Dominant conduction mechanism and the effects of device temperature on electrical characteristics of Al/ZnPc/n-Si structures

Abstract

Aluminum/Zinc Phthalocyanine/n-Si metal semiconductor contact with organic interfacial layer has been developed and characterized by Current–Voltage–Temperature ( I– V– T) measurements for the study of its junction and charge transport properties. The junction parameters, such as diode ideality factor ( n), barrier height ( φ b) and series resistance ( R S), of the device were found to shift with device temperature.

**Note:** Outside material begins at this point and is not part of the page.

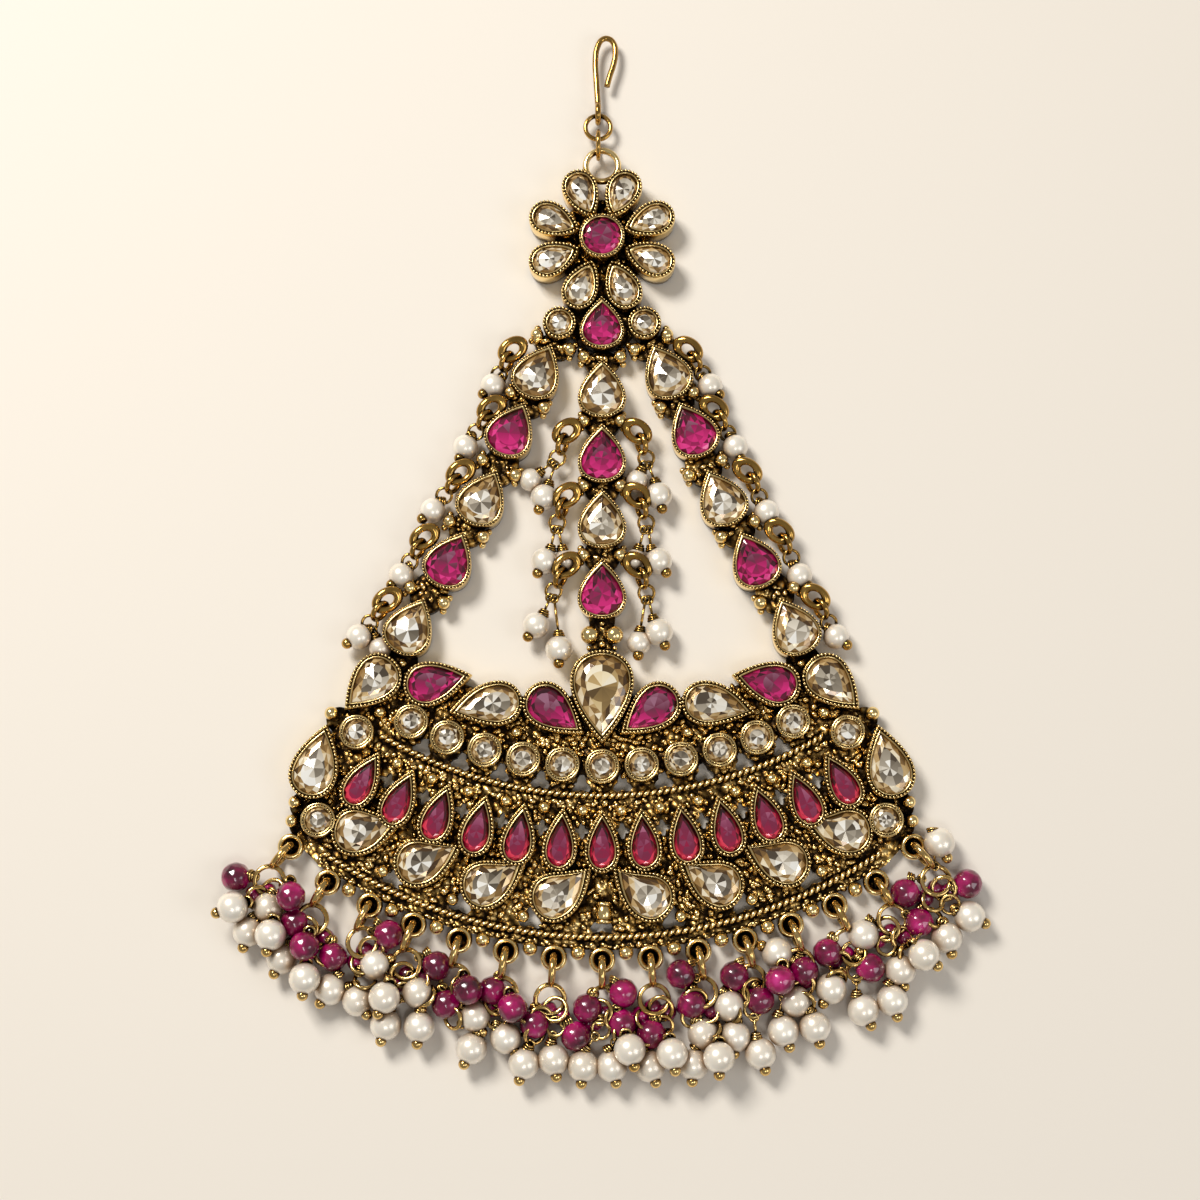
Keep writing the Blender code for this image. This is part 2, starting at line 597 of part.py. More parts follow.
def make_rows():
    # the settings that repeat along the crescent's arcs
    bodies = []
    rounds = round_outline(ROUND_BEZEL)
    for angle in row_angles(ROUND_ROW_COUNT, ROUND_ROW_PITCH):
        x, y = on_row(ROUND_ROW_Y, ROUND_ROW_RADIUS, angle)
        bodies.append(stone_setting(rounds, ROUND_BEZEL, place(x, y, angle)))
    teardrop = drop_outline(TEARDROP_WIDTH, TEARDROP_LENGTH, sides=STONE_SIDES)
    for angle in row_angles(TEARDROP_ROW_COUNT, TEARDROP_ROW_PITCH):
        x, y = on_row(TEARDROP_ROW_Y, TEARDROP_ROW_RADIUS, angle)
        bodies.append(stone_setting(teardrop, TEARDROP_WIDTH, place(x, y, angle)))
    for side in (-1, 1):
        leaf = drop_outline(LOWER_LEAF_WIDTH, LOWER_LEAF_LENGTH, LEAF_BEND * side, STONE_SIDES)
        for index in range(LEAF_ROW_COUNT):
            angle = side * LEAF_ROW_PITCH * (index + LEAF_ROW_START)
            x, y = on_row(LEAF_ROW_Y, LEAF_ROW_RADIUS, angle)
            matrix = place(x, y, angle + side * LEAF_TURN)
            bodies.append(stone_setting(leaf, LOWER_LEAF_WIDTH, matrix, LOWER_LEAF_TOP))
    return bodies


def make_top_settings(bodies):
    # the leaves, drops and corner rounds on each side of the golden crystal
    for side, word in ((-1, "left"), (1, "right")):
        for angle, rise in CORNER_ROUNDS:
            x, y = beside_rounds(side * angle, rise)
            bodies.append(stone_setting(round_outline(ROUND_BEZEL), ROUND_BEZEL, place(x, y)))
        for name, row in TOP_SETTINGS.items():
            width = row["width"] * MM
            outline = drop_outline(width, row["length"] * MM, row["bend"] * side)
            x, y = beside_rounds(side * row["angle"], row["rise"])
            matrix = place(x, y, side * math.radians(row["turn"]))
            if name.startswith("ruby"):
                add_set_stone(f"{word}_{name}", bodies, outline, width, matrix, ruby)
            else:
                bodies.append(stone_setting(outline, width, matrix))


def make_crescent():
    bodies = [plate(web_outline(), 0.0, WEB_THICKNESS)] + make_rows()
    make_top_settings(bodies)
    crystal = drop_outline(CRYSTAL_WIDTH, CRYSTAL_LENGTH)
    add_set_stone("golden_crystal", bodies, crystal, CRYSTAL_WIDTH, place(0, 0, math.pi), clear, CRYSTAL_TOP)
    bodies.append(arc_rope(UPPER_ROPE_Y, UPPER_ROPE_RADIUS, UPPER_ROPE_HALF_ANGLE))
    bodies.append(arc_rope(LOWER_ROPE_Y, LOWER_ROPE_RADIUS, LOWER_ROPE_HALF_ANGLE))
    for x, y, turn in eyelets():
        matrix = place(x, y, turn, EYELET_HEIGHT)
        bodies.append(ring(EYELET_RADIUS, EYELET_WIRE, matrix, EYELET_SIDES, EYELET_WIRE_SIDES))
    casting("crescent", bodies, gold, pierced_gaps())


def pierced_gaps():
    # the openwork of the web, as rows of gaps: lowest y, radius, count, pitch, width, sides
    rows = [
        (ROUND_ROW_Y - ROUND_BEZEL / 2, ROUND_ROW_RADIUS + ROUND_BEZEL / 2,
         ROUND_ROW_COUNT - 1, ROUND_ROW_PITCH, ROUND_GAP_WIDTH, 3),
        (TEARDROP_ROW_Y + TEARDROP_LENGTH / 6, TEARDROP_ROW_RADIUS - TEARDROP_LENGTH / 6,
         TEARDROP_ROW_COUNT - 1, TEARDROP_ROW_PITCH, TEARDROP_GAP_WIDTH, 4),
        (LOWER_ROPE_Y + WEB_BORDER, LOWER_ROPE_RADIUS - WEB_BORDER,
         2 * LEAF_ROW_COUNT - 1, LEAF_ROW_PITCH, LEAF_GAP_WIDTH, 3),
    ]
    gaps = []
    for lowest, radius, count, pitch, width, sides in rows:
        outline = round_outline(width, sides)
        for angle in row_angles(count, pitch):
            x, y = on_row(lowest, radius, angle)
            through = [(-WEB_THICKNESS, 1.0), (2 * WEB_THICKNESS, 1.0)]
            gaps.append(stacked(outline, through, place(x, y, angle + math.pi / sides)))
    return gaps


def eyelets():
    # x, y and turn of each eyelet from left to right: a row along the web's lower edge, and
    # one beyond each end of it, at the corner of the web
    corner_x, corner_y = beside_rounds(*WEB_EDGE[-1])
    end_x = corner_x + END_EYELET_STEP[0]
    end_y = corner_y + END_EYELET_STEP[1]
    row = [
        (*on_row(LOWER_ROPE_Y - EYELET_ROW_DROP, LOWER_ROPE_RADIUS + EYELET_ROW_DROP, angle), angle)
        for angle in row_angles(EYELET_ROW_COUNT, EYELET_ROW_PITCH)
    ]
    return [(-end_x, end_y, -END_EYELET_TURN)] + row + [(end_x, end_y, END_EYELET_TURN)]


def make_fringe():
    # each cluster: a ring that stands through its eyelet, with beads on pins beyond it
    height = RING_RADIUS + RING_WIRE
    reach = math.sqrt(RING_RADIUS ** 2 - (height - EYELET_HEIGHT) ** 2)
    for number, ((x, y, turn), beads) in enumerate(zip(eyelets(), FRINGE), 1):
        outward = Vector((math.sin(turn), -math.cos(turn), 0))
        centre = Vector((x, y, height)) + outward * reach
        root = centre + outward * RING_RADIUS
        bodies = [ring(RING_RADIUS, RING_WIRE, upright(centre, math.atan2(outward.y, outward.x)))]
        for kind, bead_x, bead_y, layer in beads:
            radius = RUBY_BEAD_RADIUS if kind.endswith("ruby") else PEARL_RADIUS
            bead = Vector((x + bead_x * MM, y + bead_y * MM, PEARL_RADIUS + layer * LAYER_HEIGHT))
            bodies.append(bead_drop(bead, root, radius, kind.startswith("headed")))
        casting(f"fringe_{number:02d}", bodies, pearl)


clear_scene()
jhoomar = make_collection("jhoomar")
tools = make_collection("tools")
gold = make_finish("antique_gold")
ruby = make_finish("ruby_glass")
clear = make_finish("clear_glass")
pearl = make_finish("pearl")
make_hook()
make_rings()
make_crown()
make_strand("left_strand", OUTER_STRAND, -1)
make_strand("right_strand", OUTER_STRAND, 1)
make_strand("centre_strand", CENTRE_STRAND)
make_crescent()
make_fringe()
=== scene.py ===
# Looks of the jhoomar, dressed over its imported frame: antique castings, cut stones, pearls and fringe.
# Plans are in millimetres, meshes in metres, in the frame of the castings.
import math
import random

import bmesh
import bpy
from mathutils import Matrix, Vector


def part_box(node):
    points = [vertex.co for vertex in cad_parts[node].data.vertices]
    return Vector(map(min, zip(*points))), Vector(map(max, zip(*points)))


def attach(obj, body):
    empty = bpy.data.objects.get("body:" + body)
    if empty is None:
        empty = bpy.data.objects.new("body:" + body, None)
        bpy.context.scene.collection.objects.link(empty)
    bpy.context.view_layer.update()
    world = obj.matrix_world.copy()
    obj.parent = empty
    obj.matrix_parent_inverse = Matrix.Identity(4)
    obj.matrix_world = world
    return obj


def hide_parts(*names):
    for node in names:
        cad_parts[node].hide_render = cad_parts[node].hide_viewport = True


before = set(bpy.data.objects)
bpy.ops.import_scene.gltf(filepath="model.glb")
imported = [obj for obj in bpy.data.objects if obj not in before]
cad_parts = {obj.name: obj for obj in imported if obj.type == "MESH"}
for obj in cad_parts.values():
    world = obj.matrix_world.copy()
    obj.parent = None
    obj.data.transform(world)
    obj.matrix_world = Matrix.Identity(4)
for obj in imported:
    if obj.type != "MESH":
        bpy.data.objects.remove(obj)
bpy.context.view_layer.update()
mm = 0.001
dice = random.Random(11)


# Shader maths: a socket that takes part in Python expressions
class Value:
    def __init__(self, look, socket):
        self.look = look
        self.socket = socket

    def maths(self, operation, *others):
        inputs = dict(enumerate((self,) + others))
        return self.look.node("Math", {"operation": operation}, inputs)

    def __add__(self, other):
        return self.maths("ADD", other)

    def __sub__(self, other):
        return self.maths("SUBTRACT", other)

    def __rsub__(self, other):
        return self.look.node("Math", {"operation": "SUBTRACT"}, {0: other, 1: self})

    def __mul__(self, other):
        return self.maths("MULTIPLY", other)

    __radd__ = __add__
    __rmul__ = __mul__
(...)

The diode ideality factor was found to increase with the device temperature up to 323 K. However, a decreasing trend in the value of n was observed beyond this temperature. The barrier height and series resistance were found to increase and decrease, respectively with increasing device temperature. The peak of interface state energy distribution curves was shifted, in terms of Ess-Ev value, from 0.622 eV to 0.827 eV with 52 meV activation energy of the charge carriers. The data analysis implies that the Fermi level of the organic interfacial layer shifts as function of device temperature. In terms of dominant conduction mechanism, the I– V– T data analysis confirms the relationship log ( IV 4) ∝ V 1/2 with the device temperature in the range of 313–343 K and the Poole–Frenkel type is found to be the dominant conduction mechanism for the hybrid device.